A Novel Approach to Linking Histology Images with DNA Methylation
Manahil Raza, Muhammad Dawood, Talha Qaiser, Nasir M. Rajpoot
TL;DR
This work introduces SlideGraph^methyl, a graph neural network framework that weakly learns to predict gene-group differential DNA methylation states from whole-slide histology images. By constructing WSI graphs from patch features and employing a pairwise ranking objective, the method achieves superior AUROC and AP performance compared with state-of-the-art baselines across TCGA glioma and renal carcinoma cohorts, and it reveals biologically meaningful enrichment via GSEA and spatially resolved heatmaps.

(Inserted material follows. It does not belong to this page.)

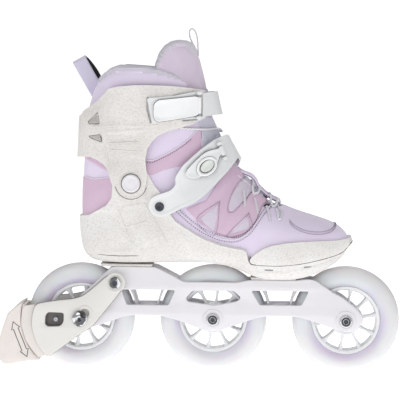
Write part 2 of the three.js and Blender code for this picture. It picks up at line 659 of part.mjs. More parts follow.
add('cuff_buckle_base', base.subtract(upright(1.2, 259.6, 289.4)).subtract(barrelRoom), finishes.strap());
const bandIn = cuffOut + gap;
const bandFront = slab([
  [-11, 286], [-3, 287.4], [3, 288.4], [30, 290], [30, 264], [6, 264.8], [-3, 263.9], [-11, 263.4],
], -80, 80);
const bandInner = slab([
  [-66, 281.4], [-40, 283.6], [-12, 286], [-3, 287.4], [30, 290], [30, 264], [6, 264.8], [-9, 263.6],
  [-40, 260], [-61, 257],
], 0, 80);
const band = skin(bandIn, bandIn + strapWall).intersect(bandFront.add(bandInner));
const strapBolt = { x: -54, z: 270 };
const strapBoltHole = rod(strapBolt.x, strapBolt.z, 2.4, 10, 80, 16);
add('cuff_strap', band.subtract(strapBoltHole), finishes.strap());
const boltFace = -sideY(strapBolt.x, strapBolt.z, bandIn + strapWall) + 1;
const cuffFace = -sideY(strapBolt.x, strapBolt.z, bandIn);
const bandBolt = rod(strapBolt.x, strapBolt.z, 2.2, cuffFace + 0.8, boltFace + 1, 10);
const bandHead = rod(strapBolt.x, strapBolt.z, 5, boltFace, boltFace + 2.4, 14);
add('cuff_strap_bolt', bandBolt.add(bandHead), finishes.dark());
const leverOutline = [
  [-59, 268], [-58.4, 275], [-55, 279.2], [-38, 281.4], [cuffPinX, 284.4], [cuffPinX, 264.4],
  [-38, 260.4], [-55, 258], [-58.4, 261.5],
];
const lever = skin(leverIn, leverOut).intersect(slab(leverOutline, -80, 80)).intersect(outerHalf)
  .add(upright(2.5, 264.4, 284.4))
  .subtract(upright(1.2, 259.6, 289.4));
add('cuff_buckle_lever', lever, finishes.strap());
add('cuff_lever_pin', upright(1.15, 261.4, 287.6), finishes.steel());

// Instep buckle: an arm bolted to the shell carries the lever that grips the toothed strap.
const armOff = shellOut + 0.4;
const armFace = armOff + 3.2;
const armTop = [
  [-65.1, 172], [-62.6, 180.7], [-55.4, 184.3], [-43, 188.4], [-37.4, 194], [-38.1, 202.2],
  [-30, 214.4], [-12.7, 230.1], [2.5, 240.8], [11.6, 244.4], [19.7, 240], [26, 230.7], [24, 220.6],
  [14.6, 208.4], [1.5, 194.2], [-6.6, 185.5], [-17.8, 176.8], [-33.1, 170.1], [-43.2, 164.5],
  [-53.4, 161.4], [-61.6, 164.6],
];
const armBolt = { x: -53.6, z: 172.2 };
const pinEnds = [[5.6, 236.6], [12, 220.6]];
const pinOff = armFace + 3.2;
const onSide = ([x, z], t) => new THREE.Vector3(x, sideY(x, z, t), z);
const [pinA, pinB] = pinEnds.map((p) => onSide(p, pinOff));
const between = (k) => new THREE.Vector3().lerpVectors(pinA, pinB, k);
let arm = skin(armOff, armFace).intersect(slab(armTop, -80, -7));
arm = arm.add(pinBetween(between(-0.02), between(0.14), 3.6)).add(pinBetween(between(0.86), between(1.02), 3.6));
const pinBore = pinBetween(between(-0.2), between(1.2), 1.2);
arm = arm.subtract(pinBore).subtract(pinBetween(between(0.15), between(0.85), 4.4)).subtract(rod(armBolt.x, armBolt.z, 2.4, -80, 0, 16));
add('instep_arm', arm, finishes.strap());
const armBoltFace = sideY(armBolt.x, armBolt.z, armFace) - 0.8;
const armPin = rod(armBolt.x, armBolt.z, 2.2, armBoltFace - 1, sideY(armBolt.x, armBolt.z, armOff) - 0.6, 10);
add('instep_arm_bolt', armPin.add(rod(armBolt.x, armBolt.z, 4.4, armBoltFace - 2, armBoltFace, 14)), finishes.dark());
const instepIn = armFace + 0.6;
const instepOut = instepIn + 3;
const instepLever = [
  [6.8, 232.2], [2.6, 230.2], [-1, 229.8], [-7.6, 227.7], [-15.7, 220.6], [-25.4, 210.4], [-27.2, 206.6],
  [-25, 202.6], [-19, 201.4], [-12.6, 202.4], [0.5, 211.6], [4, 216.8], [6, 223.6], [10, 225.4],
];
const buttonHole = (grow) => {
  const oval = [];
  for (let i = 0; i < 20; i += 1) {
    const a = (i * 18) * deg;
    const [u, v] = [(8 + grow) * Math.cos(a), (5.4 + grow) * Math.sin(a)];
    oval.push([-5.6 + u * 0.77 - v * 0.64, 213.8 + u * 0.64 + v * 0.77]);
  }
  return slab(oval, -80, 0);
};
const gripLever = skin(instepIn, instepOut).intersect(slab(instepLever, -80, -4))
  .subtract(block(-2, 30, pinA.y + 2.6, 0, 200, 250))
  .add(pinBetween(between(0.17), between(0.83), 2.9))
  .subtract(pinBore)
  .subtract(buttonHole(0.3));
add('instep_lever', gripLever, finishes.strap());
add('instep_lever_pin', pinBetween(between(0.01), between(0.99), 1.15), finishes.steel());
const button = skin(instepIn + 1.4, instepOut + 1.2).intersect(buttonHole(0));
add('instep_release_button', button, finishes.button());
const toothed = [
  [11, 244], [20, 241], [30, 228], [25, 212], [8, 200], [-8, 186], [-30, 170], [-46, 162],
  [-57, 167], [-55, 180], [-38, 188], [-20, 208], [-4, 228],
];
const strapSkin = skin(armOff, armOff + strapWall).intersect(slab(toothed, -6.7, 80));
const instepBolt = { x: -46, z: 173 };
add('instep_toothed_strap', strapSkin.subtract(rod(instepBolt.x, instepBolt.z, 2.4, 0, 80, 16)), finishes.strap());
const strapFace = -sideY(instepBolt.x, instepBolt.z, armOff + strapWall) + 0.8;
const strapPin = rod(instepBolt.x, instepBolt.z, 2.2, -sideY(instepBolt.x, instepBolt.z, armOff) + 0.6, strapFace + 1, 10);
add('instep_strap_bolt', strapPin.add(rod(instepBolt.x, instepBolt.z, 4.4, strapFace, strapFace + 2, 14)), finishes.dark());

// Pull tab: a webbing loop standing up from the back of the collar
const tabFrom = [-117.6, 281.6];
const tabTo = [-139.6, 319.4];
const tabLong = Math.hypot(tabTo[0] - tabFrom[0], tabTo[1] - tabFrom[1]);
const loopProfile = (grow) => {
  const half = 7.4 + grow;
  const arc = disc(0, tabLong - 8.6, half, 0, 180, 10);
  return [[half, -12 - grow], ...arc, [-half, -12 - grow]];
};
const loopShape = new THREE.Shape(loopProfile(1.2).map((p) => new THREE.Vector2(...p)));
loopShape.holes.push(new THREE.Path(loopProfile(-0.7).map((p) => new THREE.Vector2(...p))));
const loopGeometry = new THREE.ExtrudeGeometry(loopShape, { depth: 14, bevelEnabled: false });
loopGeometry.translate(0, 0, -7);
loopGeometry.rotateZ(Math.PI / 2);
loopGeometry.rotateX(Math.PI / 2);
loopGeometry.rotateZ(Math.PI);
loopGeometry.applyMatrix4(new THREE.Matrix4().makeBasis(
  new THREE.Vector3((tabTo[0] - tabFrom[0]) / tabLong, 0, (tabTo[1] - tabFrom[1]) / tabLong),
  new THREE.Vector3((tabTo[1] - tabFrom[1]) / tabLong, 0, -(tabTo[0] - tabFrom[0]) / tabLong),
  new THREE.Vector3(0, 1, 0),
));
loopGeometry.translate(tabFrom[0], 0, tabFrom[1]);
const tab = solid(loopGeometry).subtract(bootLayer(gap)).subtract(cuffArea.translate([0, 0, 0.8]));
add('pull_tab', tab, finishes.tab());

// Laces run up the instep between small eyelet loops
const topAt = (s0, angle, t) => bootPoint(sectionAt(s0), angle, t);
const laceLift = 1.5;
const rowsUp = [6.9, 7.45, 8, 8.5];
const lacePath = [];
rowsUp.forEach((s0, i) => {
  const flip = i % 2 === 0 ? 1 : -1;
  for (const a of [0.62, 0.42, 0.2, -0.2, -0.42, -0.62]) {
    lacePath.push(topAt(s0 + 0.3 * (0.62 - a), a * flip, laceLift));
  }
});
add('lace', cord(lacePath, 1.1, 40), finishes.strap());
const eyelets = [7.1, 7.75, 8.4];
eyelets.forEach((s0, i) => {
  for (const [name, side] of [['outer', -1], ['inner', 1]]) {
    const points = [0.76, 0.88, 1.0].map((a) => topAt(s0, side * a, 0.95));
    add(`lace_loop_${name}_${i + 1}`, cord(points, 0.6, 2), finishes.pink());
  }
});
add('tongue_loop', cord([
  [-17.2, -5, 326], [-20.4, -5.4, 338], [-25, -3.6, 349], [-26.4, 0, 351.4], [-25, 3.6, 349],
  [-20.4, 5.4, 338], [-17.2, 5, 326],
], 0.9, 16), finishes.tab());
export default skate;
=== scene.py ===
import math
import bmesh
import bpy
import numpy as np
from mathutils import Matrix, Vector


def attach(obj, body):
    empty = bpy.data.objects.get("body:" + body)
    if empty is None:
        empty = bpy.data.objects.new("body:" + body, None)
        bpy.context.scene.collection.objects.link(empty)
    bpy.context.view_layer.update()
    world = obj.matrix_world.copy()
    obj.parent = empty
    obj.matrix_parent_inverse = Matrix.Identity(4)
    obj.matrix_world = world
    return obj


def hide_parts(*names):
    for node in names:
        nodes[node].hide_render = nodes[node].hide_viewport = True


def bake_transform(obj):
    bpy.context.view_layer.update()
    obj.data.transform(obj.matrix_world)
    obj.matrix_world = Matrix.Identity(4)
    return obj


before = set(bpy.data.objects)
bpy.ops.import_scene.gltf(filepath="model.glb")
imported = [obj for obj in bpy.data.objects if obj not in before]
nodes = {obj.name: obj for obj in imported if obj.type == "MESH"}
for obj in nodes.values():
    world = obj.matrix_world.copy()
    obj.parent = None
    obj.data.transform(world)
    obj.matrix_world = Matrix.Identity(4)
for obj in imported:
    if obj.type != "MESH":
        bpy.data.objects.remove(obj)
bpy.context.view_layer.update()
pi = math.pi

# camera, floor and lights
shot = {"place": (0.075, -1.9, 0.329), "aim": (-0.015, 0.0, 0.176), "lens": 167.0, "roll": 0.5, "sensor": 36.0}
cameraData = bpy.data.cameras.new("viewCamera")
cameraData.lens = shot["lens"]
cameraData.sensor_width = shot["sensor"]
camera = bpy.data.objects.new("viewCamera", cameraData)
bpy.context.scene.collection.objects.link(camera)
camera.location = shot["place"]
gaze = (Vector(shot["aim"]) - Vector(shot["place"])).to_track_quat("-Z", "Y").to_euler()
camera.rotation_euler = gaze
camera.rotation_euler.rotate_axis("Z", math.radians(shot["roll"]))
bpy.context.scene.camera = camera

brightness = {"world": 0.40, "backdrop": 1.1, "floor": 0.68}
lamps = {
    "keyLamp": {"place": (-0.9, -2.2, 2.1), "size": 1.9, "power": 13.0},
    "fillLamp": {"place": (1.9, -1.6, 1.2), "size": 1.8, "power": 5.0},
    "topLamp": {"place": (0.1, 0.3, 2.4), "size": 1.6, "power": 6.0},
    "backLamp": {"place": (0.3, 2.3, 1.4), "size": 2.0, "power": 5.0},
}
for lampName, lampFacts in lamps.items():
    lampData = bpy.data.lights.new(lampName, "AREA")
    lampData.shape = "DISK"
    lampData.size = lampFacts["size"]
    lampData.energy = lampFacts["power"]
    lamp = bpy.data.objects.new(lampName, lampData)
    bpy.context.scene.collection.objects.link(lamp)
    lamp.location = lampFacts["place"]
    lamp.rotation_euler = (Vector((0, 0, 0.17)) - lamp.location).to_track_quat("-Z", "Y").to_euler()
studio = bpy.data.worlds.new("studio")
studio.use_nodes = True
studio.node_tree.nodes["Background"].inputs["Color"].default_value = (1.0, 1.0, 1.0, 1.0)
studio.node_tree.nodes["Background"].inputs["Strength"].default_value = brightness["world"]
seen = studio.node_tree.nodes.new("ShaderNodeLightPath")  # the backdrop itself shows pure white
glow = studio.node_tree.nodes.new("ShaderNodeMapRange")
glow.inputs["To Min"].default_value = brightness["world"]
glow.inputs["To Max"].default_value = brightness["backdrop"]
studio.node_tree.links.new(seen.outputs["Is Camera Ray"], glow.inputs["Value"])
studio.node_tree.links.new(glow.outputs["Result"], studio.node_tree.nodes["Background"].inputs["Strength"])
bpy.context.scene.view_settings.view_transform = "Standard"
bpy.context.scene.world = studio
print("camera and lights placed")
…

The approach demonstrates that spatial histopathology patterns can serve as digital biomarkers for epigenetic states, potentially enabling faster, image-based cancer stratification alongside traditional methylation assays. The study also provides insights into tumor biology by linking visual patterns to methylation-driven pathways, with plans to extend to multi-modal data and additional cancer types.
Abstract
DNA methylation is an epigenetic mechanism that regulates gene expression by adding methyl groups to DNA. Abnormal methylation patterns can disrupt gene expression and have been linked to cancer development. To quantify DNA methylation, specialized assays are typically used. However, these assays are often costly and have lengthy processing times, which limits their widespread availability in routine clinical practice. In contrast, whole slide images (WSIs) for the majority of cancer patients can be more readily available. As such, given the ready availability of WSIs, there is a compelling need to explore the potential relationship between WSIs and DNA methylation patterns. To address this, we propose an end-to-end graph neural network based weakly supervised learning framework to predict the methylation state of gene groups exhibiting coherent patterns across samples. Using data from three cohorts from The Cancer Genome Atlas (TCGA) - TCGA-LGG (Brain Lower Grade Glioma), TCGA-GBM (Glioblastoma Multiforme) ($n$=729) and TCGA-KIRC (Kidney Renal Clear Cell Carcinoma) ($n$=511) - we demonstrate that the proposed approach achieves significantly higher AUROC scores than the state-of-the-art (SOTA) methods, by more than $20\%$. We conduct gene set enrichment analyses on the gene groups and show that majority of the gene groups are significantly enriched in important hallmarks and pathways. We also generate spatially enriched heatmaps to further investigate links between histological patterns and DNA methylation states. To the best of our knowledge, this is the first study that explores association of spatially resolved histological patterns with gene group methylation states across multiple cancer types using weakly supervised deep learning.